La deuxième chose, c'est que la plupart des personnes qui ont critiqué estimaient qu’il y avait un comité de sélection. Mais il n’y en a aucun : on a posé les critères, ça a pris du temps, on a paramétré l’analyse, on a tout donné à Bpifrance qui nous a sorti toutes les entreprises qui correspondaient. Ensuite, on a fait du due diligence, on a regardé les procès verbaux des assemblées générales, les contrats d’investissement, les liasses fiscales... Les gens disent que la sélection n'est pas fiable mais on s’est basé sur les documents légaux.
Enfin, beaucoup demandaient ce que l’État "avait à faire de faire des classements". La totalité de l’offre du FT120 est basée sur l’État. Contrairement à ce que l’on faisait dans le passé, en s'axant sur notre communauté, on s'appuie ici entièrement sur l'État pour offrir aux startups le maximum de ce que l'on peut leur donner. Et même quand on est au maximum, on a peur que ce ne soit pas assez.
Comment est amené à évoluer le French Tech 120, dans les prochaines années ?
Pour le moment, notre seul objectif est d'agir pour aider les startups de cette première promotion. Tout est analysé, on regarde combien de temps on met à prodiguer les services promis mais aussi le nombre de services proposés que l'on va pouvoir généraliser et développer à la fin du programme, en fonction de ceux qui ont eu le plus de demandes. Également, quand ça ne fonctionne pas, on doit être capable de réagir et d’adapter presque en temps réel ce qu’on était en train de faire.
Une fois par trimestre, on remonte une note à Matignon pour leur expliquer où on en est. Et éventuellement, plus tard, on envisagera d'élargir.

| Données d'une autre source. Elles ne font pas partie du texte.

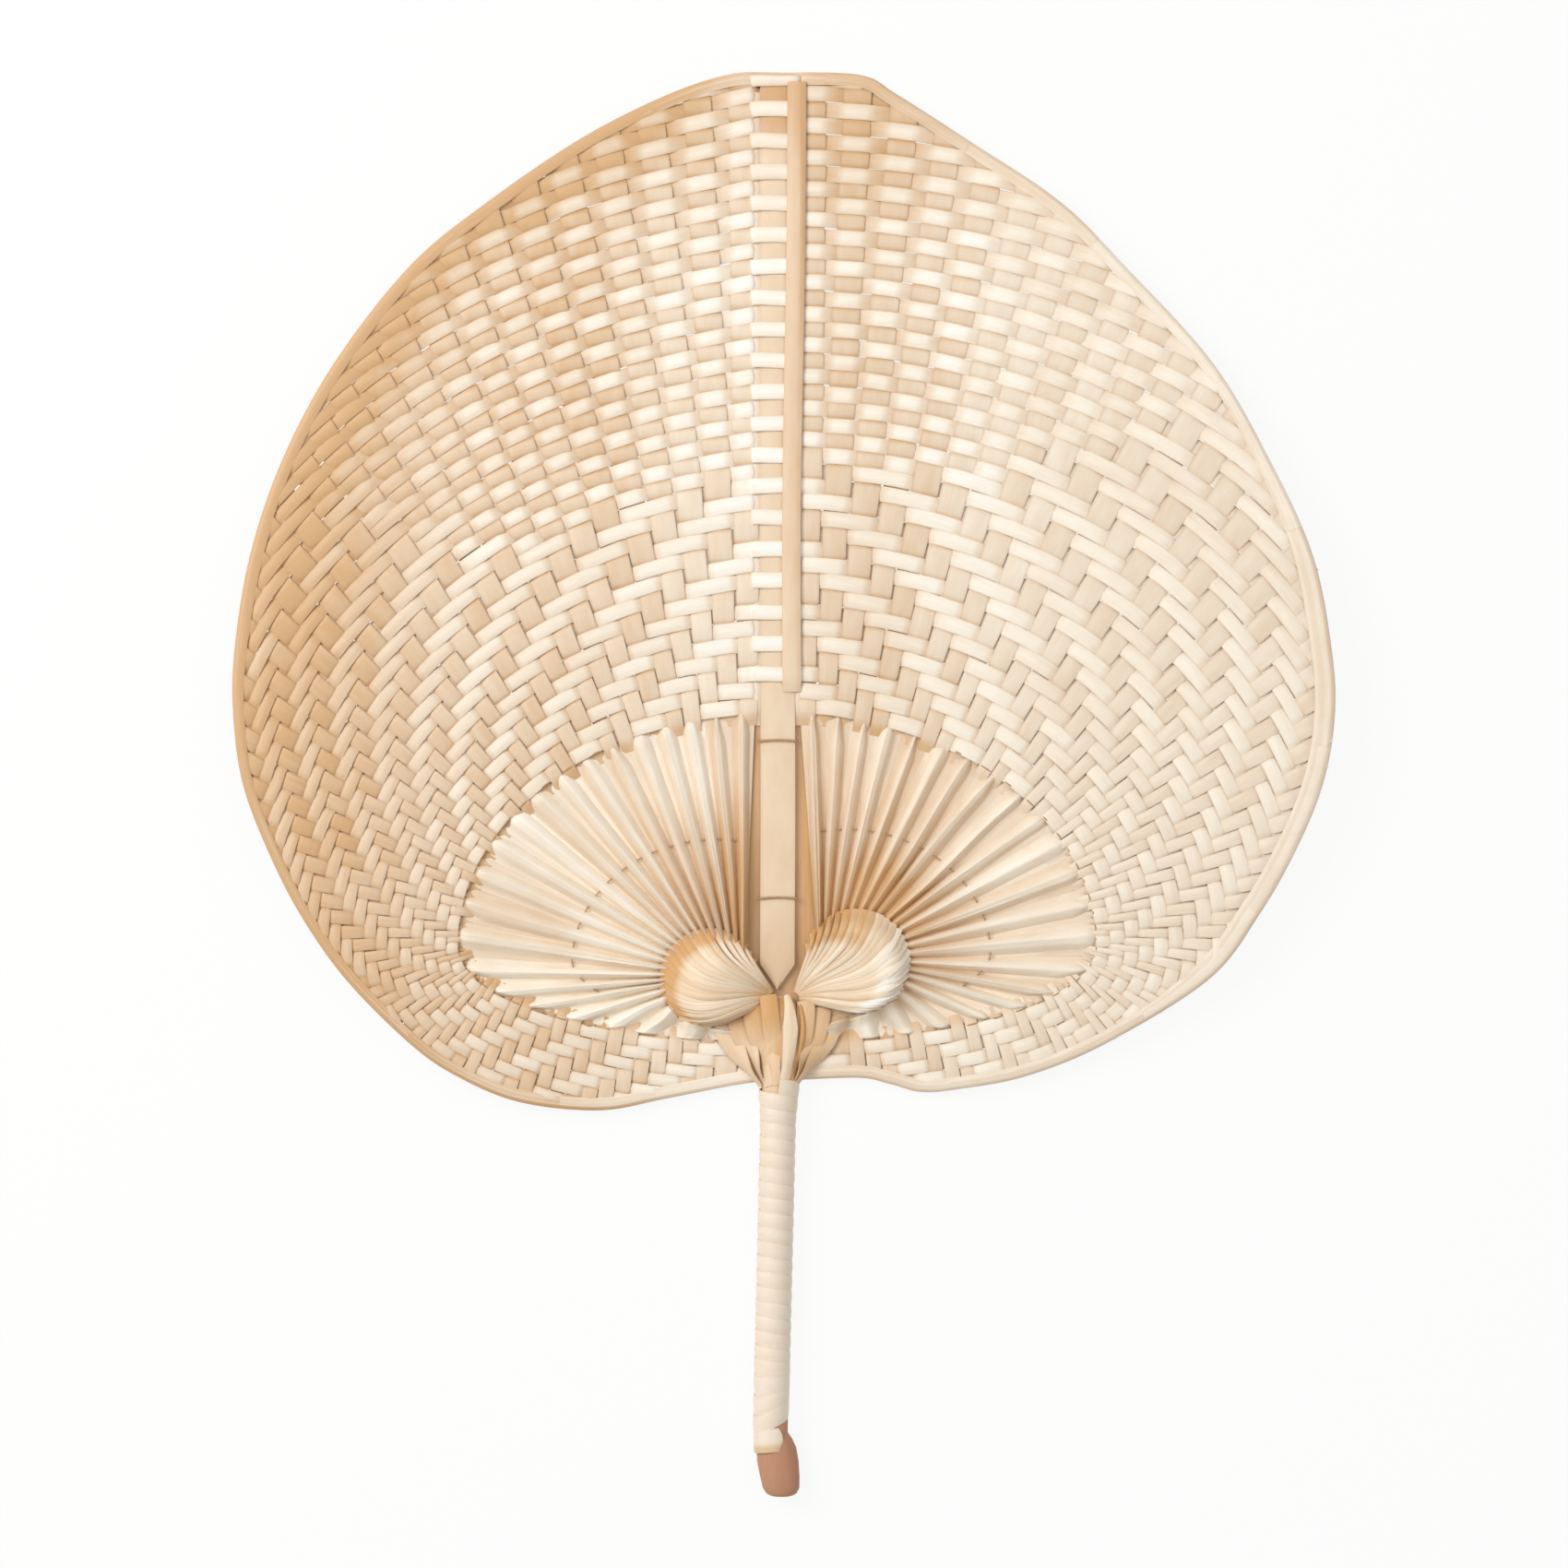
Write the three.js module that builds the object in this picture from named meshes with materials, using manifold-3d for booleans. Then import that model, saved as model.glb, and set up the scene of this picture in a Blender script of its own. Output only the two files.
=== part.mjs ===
// A heart-shaped hand fan woven from the strips of one palm leaf, lying flat on its back.
// Millimetres. +Z is up, out of the fan's face, and +Y runs along the spine to the tip.
// The origin is on the back of the spine, level with the two bosses that the ribs spring from.
import * as THREE from 'three';
import Module from 'manifold-3d';

const wasm = await Module();
wasm.setup();

// Driving sizes of the blade
const bladeHalfWidth = 153.5;
const bladeTop = 252;
const lobeDrop = 39.5;
const dishRise = 12;
const sheetThick = 1.4;
const fitGap = 0.3;
const hiddenRun = 1;

// The unwoven middle, bounded by half ellipses above and below its widest line
const innerHalfWidth = 88.8;
const innerRise = 65.2;
const innerCentreY = 7.2;
const neckSlitHalf = 8;

// The spine: two split slats with the weave gripped between them
const slatHalfWidth = 4.85;
const slatThick = 1.6;
const slatEdgeRound = 0.35;
const slatPointLength = 7;
const slatPointY = -5;
const slatTopY = 250.5;
const backHalfWidth = 7;
const backLowY = -10;
const spineSlit = 1.5;

// The ribs: leaf strips folded lengthwise, steep at the boss and opening towards the weave
const ribCount = 22;
const ribFoldAtBoss = 4.2;
const ribFoldAtWeave = 1.4;
const ribThick = 0.5;
const ribSpacingShare = 0.74;
const ribFoldPower = 1.6;
const ribLean = THREE.MathUtils.degToRad(38);
const ribStationShares = [0, 0.12, 0.3, 0.62, 1];

// The bosses: humps of strips that fan out of the neck
const bossLeft = { x: -19.2, y: -1.6, radius: 13.6 };
const bossRight = { x: 22.2, y: 3, radius: 14.4 };
const bossHeight = 8.6;
const bossEdgeHeight = 1.6;
const tailRun = 2;
const tailTip = { x: 8.8, y: bossLeft.y - bossLeft.radius - tailRun };
const tailCut = 2.4;
const fluteDepth = 0.8;
const fluteCount = 11;
const bossStationShares = [0, 0.12, 0.26, 0.42, 0.58, 0.74, 0.87, 0.95, 1];
const bossSpreadShare = 0.97;

// The weave starts below the lower boss by the run that the lowest ribs need
const lowRibRun = 4.8;
const innerDrop = innerCentreY - bossLeft.y + bossLeft.radius + lowRibRun;

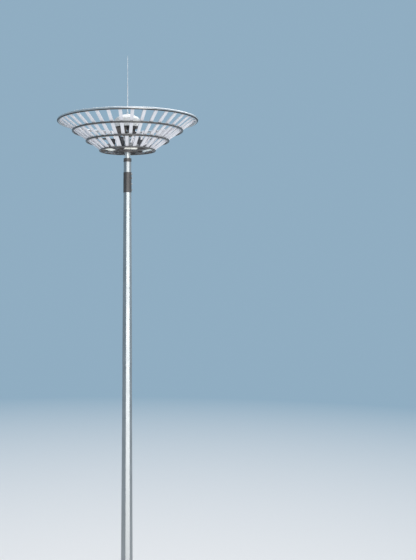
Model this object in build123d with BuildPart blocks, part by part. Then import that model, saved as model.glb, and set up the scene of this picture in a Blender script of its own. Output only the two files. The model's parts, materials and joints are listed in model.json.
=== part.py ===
"""High mast floodlight tower: a tapered octagonal mast, a head with rope sheaves under a
rain cap, and a basket-shaped crown of hoops and slats that carries the floodlights and
is hoisted up the mast. Millimetres, +Z up, origin in the middle of the flange's underside.
A turn is an angle in plan, from the front (-Y) towards the right (+X)."""

import os
from math import asin, atan, atan2, cos, degrees, hypot, radians, sin, sqrt, tan

from build123d import *

# Clearances
seat_gap = 0.3  # between pieces that rest on each other's round or sloping faces
run_gap = 5.0  # between the crown and what it passes or docks into

# Base flange and its gussets
flange_radius = 500
flange_thickness = 30
flange_chamfer = 3
conduit_radius = 45  # of the cable entries inside the shaft
conduit_circle_radius = 150
conduit_count = 3
anchor_circle_radius = 440
anchor_hole_radius = 19
anchor_count = 16
gusset_count = 8
gusset_height = 260
gusset_thickness = 12
gusset_reach = 470  # radius of the gusset's outer end
gusset_toe = 40  # height of the gusset's outer end

# Shaft: three eight-sided sections, each slipped over the one below
side_count = 8
shaft_base_flats = 590  # across flats, at ground level
shaft_taper = 10.8 / 1000  # width lost across flats per unit of height
lower_wall = 8
middle_wall = 7
upper_wall = 6
middle_start_z = 9600
upper_start_z = 19400
lower_lap = 750
middle_lap = 620
shaft_top_z = 28300

# Service door near the foot, on the front face
door_z = 1000
door_width = 150
door_height = 800
door_corner = 50
door_frame_width = 20
door_frame_inside = 12  # how far the frame stands into the shaft
door_frame_outside = 18
door_cover_thickness = 4
door_cover_margin = 4  # frame left bare round the cover
hinge_radius = 8
hinge_length = 70
hinge_spread = 520  # between the two hinges
hinge_leaf_width = 45
hinge_leaf_thickness = 3
lock_radius = 14
lock_height = 6
lock_key_radius = 6
lock_spread = 480
lock_inset = 28  # from the cover's edge

# Earthing lug, on the back face
earth_lug_z = 420
earth_lug_width = 60
earth_lug_reach = 55
earth_lug_thickness = 10
earth_hole_radius = 6.5

# Clamped sleeve under the crown, in two halves that are bolted at the right
sleeve_drop = 530  # below the shaft's top
sleeve_length = 870
sleeve_top_z = shaft_top_z - sleeve_drop
sleeve_bottom_z = sleeve_top_z - sleeve_length
sleeve_wall = 10
sleeve_split = 4  # open joint between the halves
ear_reach = 34
ear_height = 60
ear_thickness = 14
ear_hole_radius = 9
ear_heights = [sleeve_bottom_z + height for height in (110, 370, 630, 800)]

# Band and plate where the shaft ends, and the round neck above
band_lap = 80  # below the shaft's top
band_bottom_z = shaft_top_z - band_lap
band_height = 150
band_wall = 10
neck_plate_thickness = 16
neck_radius = 122
neck_wall = 8
neck_length = 1124

# Mast head: plates and cheeks that hold the sheaves
head_z = shaft_top_z + neck_plate_thickness + neck_length  # underside of the head plate
rope_radius = 6
rope_circle_radius = 490  # where the hoist ropes hang
head_plate_edge = 55  # of the head plate beyond the ropes
head_plate_radius = rope_circle_radius + head_plate_edge
head_plate_thickness = 16
head_top_radius = 300
head_top_thickness = 10
sheave_radius = 200  # to the middle of the rope
sheave_flange = 10  # beyond the middle of the rope
sheave_width = 36
sheave_web = 10
sheave_rim = 32
sheave_hub_radius = 40
sheave_lift = 5  # above the head plate
pin_radius = 12
pin_head_radius = 18
pin_head_height = 8
cheek_gap = 4  # between sheave and cheek
cheek_thickness = 10
cheek_inner_radius = 40
cheek_tab_z = head_z + 300
cheek_tab_height = 60
hoist_count = 3
hoist_turn = 26
rope_slot_width = 30
rope_tail_length = 190
rope_tail_z = head_z - rope_tail_length  # where the ropes end inside the neck

# Rain cap and lightning rod
cap_overhang = 35  # beyond the head plate
cap_radius = head_plate_radius + cap_overhang
cap_wall = 4
cap_lift = 260  # of the cap's edge above the head plate's underside
cap_bottom_z = head_z + cap_lift
cap_skirt_height = 330
cap_rise = 250
cap_flat_radius = 60
cap_post_radius = 30
cap_post_foot_radius = 60
cap_post_foot_height = 12
rod_base_radius = 55
rod_base_flange = 10
rod_base_height = 120
rod_base_top_radius = 32
rod_lower_radius = 22
rod_lower_length = 1250
rod_upper_radius = 12
rod_upper_length = 1270
rod_shoulder = 60
rod_shoulder_lip = 2
rod_tip_radius = 3
rod_tip_length = 160

# Crown: hoops on a cone, with slats on its inner side
crown_turn = 6  # of the first rib
floor_drop = 740  # below the head plate
floor_z = head_z - floor_drop
floor_ring_radius = 1200
floor_ring_tube = 30
rim_radius = 2990
rim_rise = 1280  # above the floor
rim_z = floor_z + rim_rise
rim_tube = 57.5
hoop_tube = 40
hoop_upper_rise = 845
hoop_upper_z = floor_z + hoop_upper_rise
hoop_middle_rise = 410
hoop_middle_z = floor_z + hoop_middle_rise
rib_count = 12
rib_width = 140
rib_depth = 50
rib_wall = 5
slat_wall = 6
slat_width_upper = 140
slat_width_middle = 139
slat_width_lower = 130
upper_slat_count = 36
lower_slat_count = 24
slat_joint = 12  # open joint between slats at a hoop
rim_overhang = 20  # of the slats past the middle of the rim
floor_overhang = 8  # of the slats past the middle of the floor ring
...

Comment travaillez-vous avec le gouvernement, et notamment Cédric O ?
La mission French Tech est beaucoup moins isolée qu'avant. Cédric O, c’est notre ministre : le leadership, c’est chez lui. On a beaucoup besoin de lui et c’est grâce à lui qu’on arrive à faire bouger les lignes. C’est un ministre qui se bat pour nous et c'est ce qui fait toute la différence. Car, si tu n'as pas un ministre qui se bat pour toi, ça n’avance pas.
Plus globalement, quelle est la ligne de conduite principale de la mission French Tech depuis que vous la dirigez ?
On aimerait montrer à l'écosystème que la French Tech, ça n'est pas que le Next 40 ou le FT120. La récente couverture presse donne l'impression que l'on ne fait que ça, alors que l'âme de la French Tech n'est pas le FT120, mais plutôt le French Tech Tremplin, avec les lauréats issus de la diversité mais aussi les entrepreneurs qui se sont mobilisés pour les prendre sous leur aile.
On a une logique de portfolio de programmes interdépendants pour s’assurer qu’on atteint nos objectifs économiques et d'impact. Aujourd’hui, je reste l’architecte des programmes de la French Tech et notre ligne centrale, c’est que l’impact de nos programmes serve pour l’ensemble de l’écosystème. Le French Tech Tremplin n’a pas été conçu uniquement pour les 145 personnes qui sont dedans mais également pour que les 20 000 autres puissent oser l’entrepreneuriat suite au succès de ces 145. Pareil pour le FT120, on veut que ça aide à tirer tout l’écosystème vers le haut. C’est expérimental, ça a du sens. C’est la première fois que la mission French Tech fait ça. Aucun autre pays au monde n'a une approche portfolio comme la nôtre.